Leetcode 0140. Word Break II

https://leetcode.com/problems/word-break-ii

First of all, this problem is extention of problem 139. Word Break, where we need just to check if word can be broken into other words. Here we need to give all possible splits. Let us first put all words into set and create two lists:

1. dp_solution[i] is all possible splits for first i symbols of s
2. dp[i] is indicator if we can split word or not.

Also we create this two lists with size (n+1) to handle border cases, in dp[-1] we will keep result for empty string "".

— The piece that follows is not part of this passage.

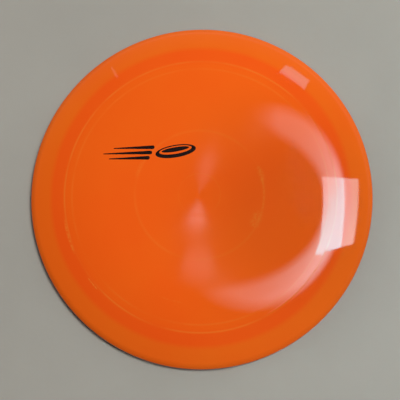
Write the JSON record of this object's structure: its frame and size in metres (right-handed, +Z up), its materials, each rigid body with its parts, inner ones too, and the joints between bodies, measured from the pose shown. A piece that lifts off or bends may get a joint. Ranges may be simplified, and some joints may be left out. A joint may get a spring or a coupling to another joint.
{
  "type": "golf disc",
  "caption": "Round golf disc, a flying disc for a lawn game: a thin domed flight plate inside a wide wing-shaped rim with a rounded nose, open underneath, and a small dark stamp on top.",
  "frame": {"origin": "on the disc's axis, on the plane that the rim's foot ring stands on, which is the bottom centre of its box", "axes": "+Z up along the disc's axis, out of the domed side; +X to the right and +Y to the back as the stamp is read, with the stamp left of and behind the axis"},
  "size_m": [0.211, 0.211, 0.018],
  "materials": {
    "orange_plastic": "gloss",
    "black_foil": "satin"
  },
  "bodies": {
    "root": {"flight_plate": "orange_plastic", "rim": "orange_plastic", "gate_nub": "orange_plastic", "stamp_disc": "black_foil", "stamp_streak_1": "black_foil", "stamp_streak_2": "black_foil", "stamp_streak_3": "black_foil"}
  },
  "joints": []
}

1. First step is to check if our string can be splitted at all, using problem 139. We need to do it, to candle strings like aaaaa...aaab, with wordDict = [a, aa, aaa, ..., aa..aa]. In this case answer will be no, but if we try to build solution directly we will get MLE. Try to remove this lines of code from solution and you will see.
2. Now, we do one more pass over data and start to build solutions: if we found that s[j: k + 1] in wordSet, then for every already built solution sol in dp_solution[j-1] we can add it to dp_solution[k].
3. Finally, we have some extraspaces in the beginning of each solution, and instead of last element [-1] we need to return previous [-2], so we return return [s[1:] for s in dp_solution[-2]]

Complexity: to create dp we need O(n^2m) time, where m is average length of word and O(n^2) space. However for dp_solution part we can have potentially exponential number of solutions, for example even for s = aa.....aa, wordDict = [a, aa]. I think leetcode just will not give you tests, where memory will exceed some limit.

class Solution:
    def wordBreak(self, s, wordDict):
        wordSet = set(wordDict)
        n = len(s)
        dp_solution = [[] for _ in range(n)] + [[""]]
        dp = [0] * n + [1]
        
        for k in range(n):
            for j in range(k,-1,-1):
                if s[j: k + 1] in wordSet:
                    dp[k] = max(dp[k], dp[j-1])

        if dp[-2] == 0: return []

        for k in range(n):
            for j in range(k,-1,-1):
                if s[j: k + 1] in wordSet:
                    for sol in dp_solution[j-1]:
                        dp_solution[k].append(sol + " " + s[j: k + 1])
                        
        return [s[1:] for s in dp_solution[-2]]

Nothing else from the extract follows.